What an amazing experience!! I wish everyone did that at your age. There’s so much to explore and learn from the world that cont be learnt in a classroom.

Tommy - March 11, 2018

Beautiful photos!

South America is one continent that we have not been to yet! 🙂

JY - May 29, 2018

Hey Owen!

I’ve just recently decided to backpack South America early next year and was reading up intensively on travel blogs and came upon yours! I’m really awed by the amount of tips, detailed information and all the effort that you took to write these all up for us!

I wanted to exclude travelling to the 3 Guianas initially due to the amount of hassles but thought that it would lose the whole purpose of going SA in the first place! And your Kaieteur Falls and grad blog post reinforces that! Would you mind sharing some tips during your time there? Thanks alot in advance! 🙂

    Owen - May 30, 2018

    Hi JY,

    Thanks for dropping by. It is true, travelling to the 3 Guianas is a hassle!

    Here are some quick tips, assuming you’re going from Guyana to Suriname to French Guiana.

    1) Know your visa requirements. You can google the nearest consulates to get your visa. For eg, I got my visa for Guyana at the consulate in Boa Vista, Brazil. It was a same day process. Once in Georgetown, Guyana, I got a tourist card for Suriname at the consulate.

    2) They check for yellow fever card at the border to Suriname, so make sure you have it ready.

    3) French Guiana is France, so it has EU requirements.

    4) I heard that the bus ride from Lethem (near the Brazilian border) to Georgetown is a bus ride from HELL. So I took a plane instead. It’s more expensive but it saves times and pain. Most guesthouses in Georgetown provide transport to the border with Suriname and onward travel.

    5) Travelling in the Guianas is EXPENSIVE! A Kaieteur Falls tour costs around $200. A taxi from Cayenne to the airport is 50 Euros. There are not hostels in French Guiana. Try couchsurfing and hitchhiking.

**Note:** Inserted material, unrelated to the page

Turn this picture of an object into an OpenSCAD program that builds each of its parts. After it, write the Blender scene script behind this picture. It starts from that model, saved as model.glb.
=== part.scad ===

    6) Besides the rainforest, there’s nothing much to do in the Guianas. However, I’ve already been to the Amazons, and it is more expensive here so I skipped it.

    These are some on the top of my head. I might do a post about it if I have the time.

    Thanks again for dropping by.

      JY - May 30, 2018

      Hi Owen,

      I’ll taking the Boa Vista route as well from my first stop in Rio! Following the Gringo trail to French Guiana, and then from Macapa to Iguassu and continuing my SA journey through Paraguay!

      I have read up some of the experiences travelling via minibuses and I think I will actually do just that haha! It would be great (although hell-ish) to experience first hand how a Guyanese really gets by! (I’m asking for it I know) ?

      Thanks alot for the tips again Owen! It’s real awesome to come across another fellow Singaporean’s backpacking blog! ??

        Owen - May 30, 2018

        I don’t really understand. There’s no Gringo trail from Rio to French Guiana? The north of Brazil is generally off the Gringo trail haha (and barely any English).

        Oh you’re from Singapore too, cool! I’m glad to hear more and more Singaporeans going to SA.

        Lol when I was in Guyana I was too tired and weary of long distances buses. I just paid for the flight haha. Good luck!

          JY - May 30, 2018

          Haha it’s totally understandable lah a person who hasn’t done those bus trips yet raving about a long crazy ride versus one who has done almost a year of that!

          Perhaps I should rephrase the Gringo trail as the common route taken from Guyana to French Guiana!¡Perdón por la confusion jaja!

          And yes! It always up my excitement a little more each time I come across another Singaporean’s blog on their SA adventure! I’ve added you on FB too btw! And I hope to be able to connect with people like you sometime!